The Pope made a ‘heartfelt appeal for an all-out battle against the abuse of minors both sexually and in other areas, on the part of all authorities and individuals, for we are dealing with abominable crimes that must be erased from the face of the earth.’

The Vatican vowed new anti-abuse guidelines for the Vatican City State, a handbook outlining the procedures to follow in abuse cases, and new task forces to help bishops’ conferences and dioceses that lack the resources to implement anti-abuse protocols on their own.

The summit saw the announcement of a plan for task forces to help under-resourced bishops’ conferences struggling to come up with strong child-protection norms. Additionally, there are plans to revise and create new canon laws. This includes legislation governing the prevention of abuse in the Vatican and the Roman Curia, a change to the Pontifical Secret – a code of confidentiality used in the church – and an amendment to Francis’ legal ruling ‘Come una Madre Amorevole’ (‘As a Loving Mother”), holding bishops accountable.

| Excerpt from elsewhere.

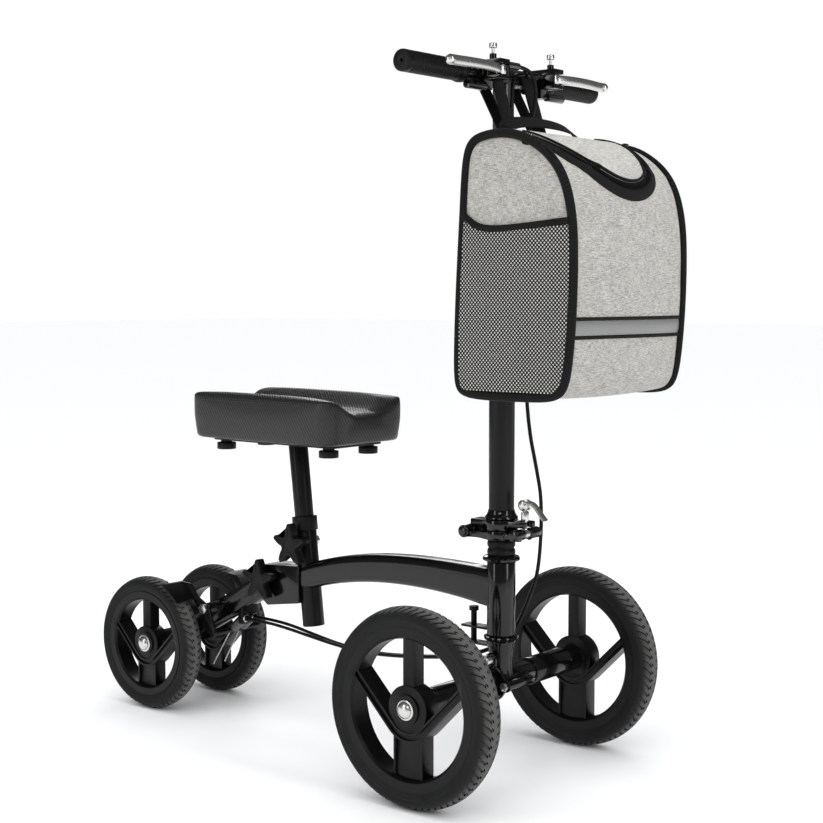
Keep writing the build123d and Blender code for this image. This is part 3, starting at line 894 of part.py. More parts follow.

Those attending the meeting were also presented with a step-by-step plan to hold bishops accountable for allegations of sexual misconduct or of negligence in abuse cases.

The work of implementing the summit is now being worked on by the organisers and the Roman Curia.

The Pope’s summit demonstrated he is taking this crisis seriously, is facing up to the awful reality of crimes committed by clergy and is preparing to take all the necessary steps to ensure that the church is a safe place for children.